Most Republicans that is. Up until Wednesday night, Mitt Romney, the Republican presidential hopeful, used a similar provision in his expansion of the Massachusetts healthcare system and, for that reason or for others, had continued in calling the mandata a penalty, just like the Obama administration and Democrats.

But that changes now. In an interview with CBS 60 Minutes, Romney fell in behind his fellow Republicans and declared the individual mandate, at the federal level at least, a tax.

"I said I agreed with the dissent. The dissent made it very clear that they thought it was unconstitutional," Romney said to 60 Minutes. "But the dissent lost. It's in the minority. Now, the Supreme Court has spoken, and while I agreed with the dissent, that's taken over by the fact that the majority of the court said its a tax and therefore it is a tax. They have spoken."

Ron Christie, a Republican political strategist, said this whole episode was a big misstep for the Romney campaign.

"I take no joy in saying this," he added. "I don't like this at all."

Eric Fehrnstrom, a top advisor to Romney, appeared on MSNBC last weekend and made the argument that's caused Romney so much trouble.

Christie said that having the chief spokesman of the Romney campaign saying that the Supreme Court was wrong, and attributing those beliefs to Romney, was "really, really bad."

Several prominent Republicans, including media mogul Rupert Murdoch, have lambasted the Romney campaign for having the wrong people onboard as staff to take on President Barack Obama. Christie said this is an example that will only fuel their fire.
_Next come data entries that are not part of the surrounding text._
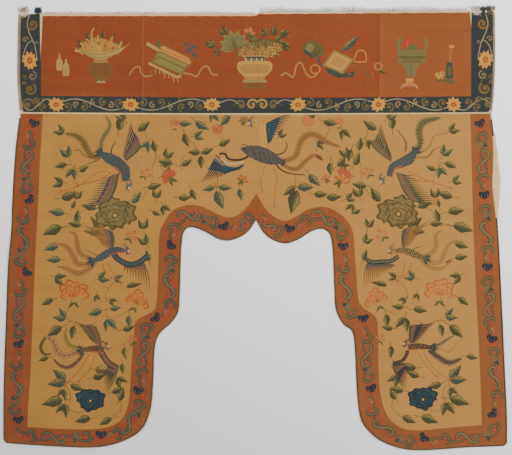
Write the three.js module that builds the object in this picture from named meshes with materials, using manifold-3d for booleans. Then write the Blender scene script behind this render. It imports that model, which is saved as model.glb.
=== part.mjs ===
import * as THREE from "three";
import { mergeVertices } from "three/addons/utils/BufferGeometryUtils.js";
import Module from "manifold-3d";

const wasm = await Module();
wasm.setup();

// Altar cloth of tapestry-woven silk, laid flat with its face up and its heading towards +Y.
// Millimetres, +Z up. The middle of the cloth's box, on the surface it lies on, is the origin.

// Driving dimensions
const LINING_THICKNESS = 1.0;
const TAPESTRY_THICKNESS = 1.2;
const GAP = 0.3;
const PIPING_WIDTH = 2.9;
const PIPING_HEIGHT = 1.9;
const PIPING_INSET = 0.8;
const SEAM_WIDTH = 3.5;
const SEAM_HEIGHT = 2.0;
const SEAM_Y = 236.6;
const SEAM_RISE = 2.6;
const SEAM_HALF_LENGTH = 488;
const BINDING_WIDTH_LEFT = 5.6;
const BINDING_WIDTH_RIGHT = 4.4;
const BINDING_INSET = 0.6;
const BINDING_HEIGHT = 1.6;
const TOP_LEFT = 444.5;
const TOP_RIGHT = 447.8;
const TOP_RIGHT_SLOPE = 0.007;
const BAND_TOP_RIGHT = 447.6;
const LINING_MARGIN = 1.2;
const FRINGE_REACH = 463;
const STRIP_WIDTH = 2.4;
const STRIP_HEIGHT = 1.2;
const STRAND_WIDTH = 1.3;
const STRAND_HEIGHT = 0.9;
const TUFT_FOOT_SHARE = 0.55;
const TUFT_STEP_SHARE = 0.18;
const TUFT_ROOT_SHARE = 0.8;

// Heights of the layers above the surface, where the cloth lies flat
const TAPESTRY_BASE = LINING_THICKNESS + GAP;

// Pressed fold lines that run from heading to feet and stand a little proud
const FOLDS = [
  { x: -235.5, height: 2.2, reach: 18 },
  { x: 6, height: 1.5, reach: 14 },
  { x: 255.5, height: 2.0, reach: 18 },
];

// Low swells, where the cloth does not lie quite down on the surface
const SWELLS = [
  { x: -505, y: -60, reachX: 70, reachY: 150, height: 1.6 },
  { x: 505, y: 100, reachX: 62, reachY: 120, height: 2.4 },
  { x: -105, y: -5, reachX: 80, reachY: 60, height: 1.6 },
  { x: 350, y: -450, reachX: 110, reachY: 60, height: 1.8 },
  { x: -390, y: -300, reachX: 60, reachY: 120, height: 1.4 },
  { x: 130, y: 330, reachX: 75, reachY: 70, height: 1.2 },
];

// Outer line of the upper panel's sides, going down
const UPPER_LEFT_EDGE = [
  { x: -493, y: 445 },
  { x: -494.5, y: 391 },
  { x: -495.5, y: 318 },
  { x: -493.5, y: 276.5 },
  { x: -490, y: 239.2 },
];
const UPPER_RIGHT_EDGE = [
  { x: 499, y: 447.6 },
  { x: 499.2, y: 411.5 },
  { x: 499.5, y: 349 },
  { x: 496.5, y: 276.5 },
  { x: 492, y: 239.2 },
];

// Outer line of the lower panel: down the left side, round the left leg to the arch's point,
// back down the right leg, and up the right side
const LEFT_EDGE = [
  { x: -490, y: 239.2 },
  { x: -499.5, y: 162 },
  { x: -506, y: 58 },
  { x: -508, y: -4.5 },
  { x: -514.5, y: -75 },
  { x: -518.5, y: -171 },
  { x: -523, y: -295.5 },
  { x: -524.5, y: -370 },
  { x: -524.5, y: -441 },
];
const LEFT_LEG = [
  { x: -518.5, y: -448.5 },
  { x: -449.5, y: -453.5 },
  { x: -350, y: -458 },
  { x: -300, y: -452.5 },
  { x: -262.5, y: -439 },
  { x: -237.5, y: -421.5 },
  { x: -223, y: -397.5 },
  { x: -214.5, y: -364 },
  { x: -210.5, y: -306 },
  { x: -208, y: -250 },
  { x: -198, y: -220.5 },
  { x: -173, y: -197 },
  { x: -159.5, y: -175 },
  { x: -156.5, y: -146 },
  { x: -154.5, y: -87.5 },
  { x: -152.5, y: -35.5 },
  { x: -147, y: -8 },
  { x: -131.5, y: 1 },
  { x: -102.5, y: -9.5 },
  { x: -77.5, y: -23.5 },
  { x: -54.5, y: -27 },
  { x: -29.5, y: -19 },
  { x: -11, y: -4.5 },
  { x: 1.5, y: 15.5 },
];
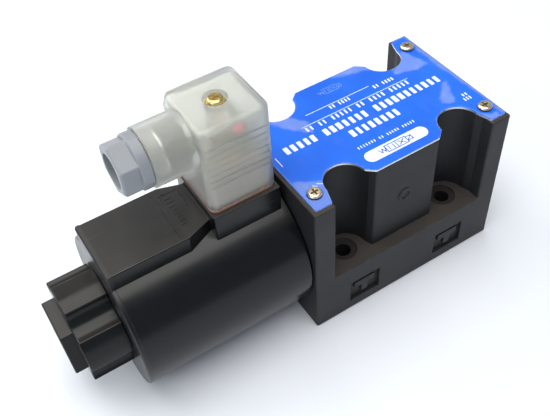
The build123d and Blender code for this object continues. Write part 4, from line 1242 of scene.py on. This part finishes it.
def valve_sign(x: float, y: float, side: float, height: float, width: float) -> list[Stroke]:
    """The standard sign of a two-position valve: two boxes with flow arrows, a coil box and a spring.

    Args:
        x: The x of its middle.
        y: The y of its middle.
        side: The length of one box.
        height: The height of the boxes.
        width: The width of the lines.

    Returns:
        The strokes.
    """
    low, high = y - height / 2, y + height / 2
    foot, tip = low + height * 0.2, high - height * 0.2
    strokes = [line_stroke(x - side, edge, x + side, edge, width) for edge in (low, high)]
    strokes += [line_stroke(x + k * side, low, x + k * side, high, width) for k in (-1, 0, 1)]
    strokes += [line_stroke(x - k * side, foot, x - k * side, tip, width) for k in (0.28, 0.72)]
    strokes += [line_stroke(x + side * (0.5 - lean), foot, x + side * (0.5 + lean), tip, width)
                for lean in (0.28, -0.28)]
    inner, outer = x + side, x + side * 1.5
    under, over = y - height * 0.3, y + height * 0.3
    strokes += [line_stroke(inner, edge, outer, edge, width) for edge in (under, over)]
    strokes.append(line_stroke(outer, under, outer, over, width))
    strokes.append(line_stroke(inner, under, outer, over, width))
    zigzags = 4
    reach = side * 0.16
    for k in range(zigzags):
        start = x - side - k * reach
        rise = height * 0.28 * (1 if k % 2 else -1)
        strokes.append(line_stroke(start, y - rise, start - reach, y + rise, width))
    return strokes


# ---- valve body -----------------------------------------------------------------------------
@dataclass
class ValveBody:
    """The casting and what is screwed, pressed and sealed into it."""

    def build(self) -> None:
        """Dress the casting and its hidden pieces."""
        dress(CastEnamel(), "valve_body")
        dress(SEAL_RUBBER, "port_o_rings", "end_plug_o_ring", "core_tube_o_ring", "override_pin_o_ring")
        dress(GROUND_STEEL, "spool", "spring_seat", "push_rod", "override_pin")
        dress(TURNED_STEEL, "pole_piece", "guide_tube", "tube_end_plug", "armature")
        dress(BLACK_OXIDE, "end_plug")
        dress(BRONZE, "non_magnetic_ring")
        dress(BRASS, "anti_residual_shim")
        self.spring()

    def spring(self) -> None:
        """Make the return spring, between the spool and the end plug, as a smooth-shaded copy of the CAD node's
        mesh, which stands in for the hidden node.
        """
        mesh = settled("return_spring_wire", merged_copy("return_spring"), SPRING_STEEL)
        mesh.shade_smooth()
        piece = placed("return_spring_wire", mesh)
        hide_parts("return_spring")
        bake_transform(piece)
        LOG.info("built %s with %d faces between spool_slide and housing", piece.name, len(mesh.polygons))


# ---- coil -----------------------------------------------------------------------------------
class WireTree(GeometryTree):
    """Geometry nodes that lay turns of round wire side by side about an axis along X."""

    TURN_POINTS = 72
    WIRE_POINTS = 8

    def __init__(self, name: str) -> None:
        """Build the tree.

        Args:
            name: The tree's name.
        """
        inputs = {"Turns": "Int", "Pitch": "Float", "Radius": "Float", "Wire": "Float", "Start": "Vector"}
        super().__init__(name, inputs)
        step = self.node("ShaderNodeCombineXYZ", {}, {"X": self.given["Pitch"]})
        row = self.node("GeometryNodeMeshLine", {}, {
            "Count": self.given["Turns"], "Start Location": self.given["Start"], "Offset": step.outputs[0],
        })
        turn = self.node("GeometryNodeCurvePrimitiveCircle", {}, {
            "Resolution": self.TURN_POINTS, "Radius": self.given["Radius"],
        })
        wire = self.node("GeometryNodeCurvePrimitiveCircle", {}, {
            "Resolution": self.WIRE_POINTS, "Radius": self.given["Wire"],
        })
        ring = self.node("GeometryNodeCurveToMesh", {}, {
            "Curve": turn.outputs["Curve"], "Profile Curve": wire.outputs["Curve"],
        })
        laid = self.node("GeometryNodeInstanceOnPoints", {}, {
            "Points": row.outputs["Mesh"], "Instance": ring.outputs["Mesh"], "Rotation": (0.0, math.pi / 2, 0.0),
        })
        self.end(laid.outputs["Instances"])


@dataclass
class Coil:
    """The moulded coil with its plates, winding, blades and nut."""

    wire_radius: float = 0.45 * MM
    turn_spacing: float = 2.06
    mark_rise: float = 0.16 * MM
    mark_seed: int = 11
    mark_count: int = 8
    mark_pitch: float = 2.1

    def build(self) -> None:
        """Dress the coil's pieces, wind its wire and add the moulded marks."""
        dress(COIL_BLACK, "coil_housing")
        dress(PLATE_BLACK, "coil_end_plate")
        dress(NUT_BLACK, "coil_nut")
        dress(SEAL_RUBBER, "coil_face_seal", "coil_nut_seal")
        dress(TURNED_STEEL, "coil_inner_plate", "yoke_ring")
        dress(BOBBIN_NYLON, "coil_bobbin")
        dress(TINNED, "coil_terminals")
        dress(BRASS, "terminal_insert")
        self.wind()
        self.mark_lid()

    def wind(self) -> None:
        """Wind the copper wire: close turns, side by side, over the solid ring."""
        low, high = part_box("coil_winding")
        radius = (high.y - low.y) / 2
        axis_z = (high.z + low.z) / 2
        pitch = self.wire_radius * self.turn_spacing
        turns = int((high.x - low.x - 2 * self.wire_radius) / pitch)
        mesh = WireTree("wire_turns").run(bpy.data.meshes.new("wire_seed"), {
            "Turns": turns, "Pitch": pitch, "Radius": radius, "Wire": self.wire_radius,
            "Start": (low.x + self.wire_radius, 0.0, axis_z), "Material": COPPER.material(),
        })
        mesh.shade_smooth()
        add_piece("winding_wire", mesh, "coil")
        dress(COPPER, "coil_winding")

    def mark_lid(self) -> None:
        """Add the moulded frame and plain bars on the lid of the coil, by the connector."""
        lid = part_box("coil_end_plate")[1].z
        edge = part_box("connector_gasket")[0].x / MM - 3.6
        bars = [
            Stroke(edge - 10.4, 0.0, 0.3, 27.0), Stroke(edge - 0.6, 5.2, 0.4, 9.6),
            Stroke(edge - 8.4, 5.2, 0.4, 9.6), Stroke(edge - 4.5, 10.0, 7.8, 0.4),
        ]
        draw = random.Random(self.mark_seed)
        for place in range(self.mark_count):
            across = 7.4 - place * self.mark_pitch
            bars.append(Stroke(edge - 5.6, across, draw.uniform(1.8, 2.6), draw.uniform(0.7, 1.3)))
        mesh = TileTree("lid_tiles").lay(bars, lid, self.mark_rise, LID_BLACK)
        add_piece("lid_marks", mesh, "coil")


# ---- connector ------------------------------------------------------------------------------
@dataclass
class PlugConnector:
    """The plug connector with its gland."""

    def build(self) -> None:
        """Dress the connector's pieces."""
        dress(GASKET_SILICONE, "connector_gasket")
        dress(MilkyHood(), "connector_housing")
        dress(CARRIER_NYLON, "contact_carrier")
        dress(TINNED, "contact_sockets")
        dress(YellowZinc("clamp_screw_zinc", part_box("terminal_clamp_screws")[1].z), "terminal_clamp_screws")
        dress(SolderMask(), "indicator_board")
        dress(TintedResin(), "indicator_lamp")
        dress(BRASS, "connector_screw", "connector_screw_washer")
        dress(SEAL_RUBBER, "gland_seal")
        dress(ZINC_WASHER, "gland_washer")
        dress(GLAND_GREY, "gland_nut")


# ---- studio ---------------------------------------------------------------------------------
@dataclass
class Studio:
    """The floor, the world and the soft lights."""

    floor_size: float = 3.0
    floor_gap: float = 0.05 * MM
    floor_squares: int = 8
    world: Colour = (0.80, 0.88, 1.0)
    world_strength: float = 0.34
    aim: Triple = (-0.04, 0.0, 0.04)

    def build(self) -> None:
        """Lay the floor and switch on the lights."""
        shape = bmesh.new()
        squares = self.floor_squares
        bmesh.ops.create_grid(shape, x_segments=squares, y_segments=squares, size=self.floor_size / 2)
        mesh = settled("studio_floor", shape, StudioFloor())
        floor = placed("studio_floor", mesh)
        floor.location.z = CAD_BOX[0].z - self.floor_gap
        world = bpy.data.worlds.new("studio_world")
        world.use_nodes = True
        background = world.node_tree.nodes["Background"]
        background.inputs["Color"].default_value = (*self.world, 1.0)
        background.inputs["Strength"].default_value = self.world_strength
        bpy.context.scene.world = world
        bpy.context.scene.view_settings.view_transform = "Standard"
        for light in (
            SoftLight("ceiling_light", (-0.1, 0.0, 1.1), self.aim, 1.3, 0.9, 13.0, (1.0, 0.985, 0.96)),
            SoftLight("back_light", (-0.75, 0.95, 0.75), self.aim, 1.2, 0.6, 8.0),
            SoftLight("side_light", (-1.0, -0.25, 0.6), self.aim, 0.7, 0.6, 3.0, (0.94, 0.97, 1.0)),
        ):
            light.switch_on()
        LOG.info("lit the studio")


def main() -> None:
    """Build the scene: the camera first, then the object, then the studio."""
    logging.basicConfig(level=logging.INFO, format="%(message)s")
    Viewpoint().place()
    for assembly in (ValveBody(), NamePlate(), Coil(), PlugConnector(), Studio()):
        assembly.build()


if __name__ == "__main__":
    main()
"What he does need to do is grab some people by the scruff of their neck and by the back of their collar and say 'Stop getting off message,' " Christie said.

Christie said it's telling that, here we are the day after the 4th of July, with elections just four months away, we're talking about Romney's staff, rather Romney himself and his positions.

"He needs to have a very serious not only naval-gazing moment, but also an introspective moment, to say 'is this the right direction I want to go into' and 'are these the proper staff to get me where I want to get to so I moved into 1600 Pennsylvania Avenue on Jan. 20,' " Christie said. "Right now, I'm not sure that's the case.

Kathleen Hall Jamieson, director of the Annenberg Public Policy Center at the University of Pennsylvania, said how this plays out in the minds of voters will depend largely on whether voters buy the argument Romney made to 60 Minutes.

"Gov. Romney actually tried to make all of this consistent last night when he stayed that the states have a police power that the federal government does not have. And, as a result, exercising that power meant that the mandate and its penalty in Massachusetts did not constitute a tax, whereas at the federal level it does constitute a tax, because the federal government doesn't have the police power," Jamieson said. "If you can understand that in English, you're doing really well. The question is, can Gov. Romney sell that as an explanation for why it is not a tax for him in Massachusetts but it is for President Obama at the federal level."

Jamieson, though, said that Romney would be better served to move off of a healthcare, an area she said where Democrats historically have an advantage, and talk about an area of natural and situational Republican strength: the economy.